“O símbolo do agricultor e da agricultora familiar é a enxada”. A frase sintetiza o sentimento de repúdio, manifestado nesta quarta-feira (28) por homens e mulheres do campo no Espírito Santo e no Brasil, diante de uma postagem da Secretaria de Comunicação (Secom) da Presidência da República em alusão ao Dia do Agricultor, comemorado anualmente em 28 de julho.
O motivo foi a publicação de uma foto com a silhueta de um homem com chapéu e espingarda apoiada no ombro, acompanhada dos dizeres referentes à data comemorativa e da logomarca da secretaria.
Em nota de repúdio, a Confederação Nacional dos Trabalhadores Rurais Agricultores e Agricultoras Familiares (Contag) exigiu “reconhecimento e respeito” por parte do governo federal.
Ressaltando que representa “15 milhões de trabalhadores rurais, agricultores e agricultoras familiares que contribuem com a soberania e segurança alimentar e nutricional da população, produzindo 70% dos alimentos que chegam diariamente à mesa da população brasileira, saudáveis e produzidos de forma sustentável, com mais sabor, potencial nutritivo e preservando os hábitos alimentares locais, o meio ambiente e a cultura local”, a Contag afirma que “a melhor homenagem que os agricultores e agricultoras familiares esperam é reconhecimento ao seu importante papel na produção de alimentos e no desenvolvimento do País”.
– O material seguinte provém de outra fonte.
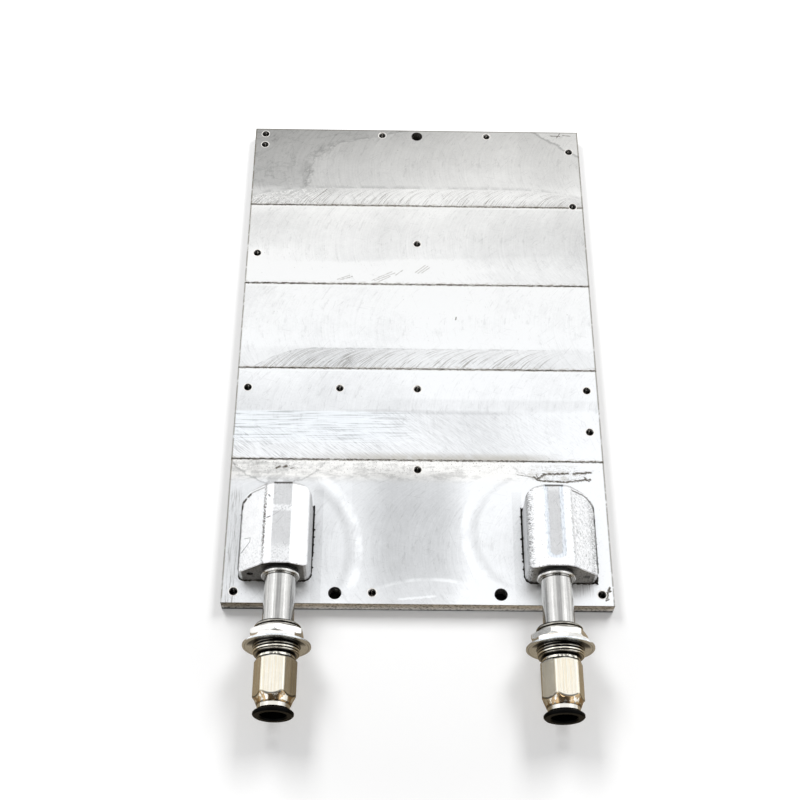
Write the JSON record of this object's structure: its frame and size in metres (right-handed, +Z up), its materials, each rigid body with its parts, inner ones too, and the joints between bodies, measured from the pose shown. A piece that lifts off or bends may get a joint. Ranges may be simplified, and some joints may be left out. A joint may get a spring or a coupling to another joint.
{
  "type": "liquid cooling plate",
  "caption": "Flat machined cooling plate with port blocks that feed tubes ending in bulkhead push-in hose fittings; coolant runs through ribbed passages inside it.",
  "frame": {"origin": "centre of the plate's underside", "axes": "+X to the right with the fittings towards the viewer, +Y along the plate away from the fittings, +Z up from the underside to the machined top face"},
  "size_m": [0.19, 0.3592, 0.0345],
  "materials": {
    "milled_aluminium": "milled, with lanes and swirls",
    "block_aluminium": "milled and brushed",
    "drawn_aluminium": "brushed round",
    "nickel_plated_brass": "bright nickel plate",
    "plated_steel": "plated",
    "spring_steel": "plain",
    "black_plastic": "semi-matte",
    "white_plastic": "matte",
    "black_rubber": "matte"
  },
  "bodies": {
    "plate": {"base_plate": "milled_aluminium", "cover_plate": "milled_aluminium", "left_port_block": "block_aluminium", "right_port_block": "block_aluminium", "left_tube_seal": "black_rubber", "right_tube_seal": "black_rubber", "left_tube": "drawn_aluminium", "right_tube": "drawn_aluminium", "left_fitting_body": "nickel_plated_brass", "right_fitting_body": "nickel_plated_brass", "left_panel_nut": "nickel_plated_brass", "right_panel_nut": "nickel_plated_brass", "left_lock_nut": "nickel_plated_brass", "right_lock_nut": "nickel_plated_brass", "left_washer": "plated_steel", "right_washer": "plated_steel", "left_guide_sleeve": "nickel_plated_brass", "right_guide_sleeve": "nickel_plated_brass", "left_claw_ring": "spring_steel", "right_claw_ring": "spring_steel", "left_support_ring": "white_plastic", "right_support_ring": "white_plastic", "left_hose_seal": "black_rubber", "right_hose_seal": "black_rubber"},
    "left_collet": {"left_release_collet": "black_plastic"},
    "right_collet": {"right_release_collet": "black_plastic"}
  },
  "joints": [
    {"name": "left_collet_press", "type": "slide", "parent": "plate", "child": "left_collet", "axis": [0, 1, 0], "range_m": [0, 0.0009], "stiffness_N_per_m": 300},
    {"name": "right_collet_press", "type": "slide", "parent": "plate", "child": "right_collet", "axis": [0, 1, 0], "range_m": [0, 0.0009], "stiffness_N_per_m": 300}
  ]
}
A Confederação acentua: “ao invés disso, recebemos do governo federal uma ‘homenagem’ totalmente desrespeitosa, com a imagem de uma pessoa no campo segurando uma espingarda. Exigimos respeito!”.
A entidade reafirma seu repúdio e indignação, homenageando os trabalhadores e trabalhadoras do campo, que “trabalham debaixo de chuva e de sol, no frio e no calor, de domingo a domingo, com pandemia e sem pandemia, semeando, cultivando e colhendo com amor e dedicação os alimentos que geram vida, saúde, renda e desenvolvimento em todo o País”.
No Espírito Santo, agricultoras de Santa Maria de Jetibá, na região serrana, concordaram com a posição da Confederação Nacional. “Arma não coloca alimentos na mesa dos brasileiros. O símbolo do agricultor é a enxada, para poder plantar e colher”, declarou Selene Hammner Tesch, liderança da agricultura orgânica capixaba.
“Eu já li muito a Bíblia, fui orientadora na igreja, e não vi em nenhum lugar que a morte traz solução para alguém. Quem pensa diferente está na ilusão. Deus mostrará o caminho”, complementou. As espingardas, que eventualmente algumas famílias possuem, são usadas para abater animais, como porcos e bois, “não é pra atirar em ninguém”, afirma. A postagem da Secom, ratifica, “é um desrespeito”.
Diretora do Sindicato dos Trabalhadores Rurais e Agricultores Familiares de Santa Maria de Jetibá, a agricultora Lucineia Laurett faz coro com Selene. “Não tem como aceitar uma imagem dessa, porque os agricultores familiares, que produzem a comida de verdade pro Brasil, não utilizam de armas pra alimentar o Brasil; isso não é verídico”, assevera.
No final da tarde, a Secom retirou a foto original do ar e a substituição pela imagem de um campo aparentemente de monocultivo, com a chamada “O governo federal trabalha para que os agricultores possam trabalhar em paz” e gráficos sobre invasões de terra, indicando redução drástica dos números durante a gestão de Jair Bolsonaro.
A troca de ‘homenagem” continuou distante da realidade do agricultor familiar, já que as ocupações (chamadas de invasão pelo governo federal) de terra, como reivindicação à reforma agrária contemplada na Constituição Federal, não atingem terras de agricultores familiares, e sim latifúndios improdutivos sob posse de empresários do agronegócio, que produz commodities com elevado uso de agrotóxicos, voltado para a exportação.
“O novo post é de igual mau gosto, completamente descontextualizado e imbuído de preconceito, numa tentativa de criminalizar um movimento legítimo, além de ignorar tantos e tantos problemas que nossos agricultores enfrentam todos os dias. Infelizmente, a comemorar de fato, só a garra e a persistência dos nossos agricultores que tanto fazem, apesar de tantos pesares”, comentou o extensionista capixaba Luciano Fazolo.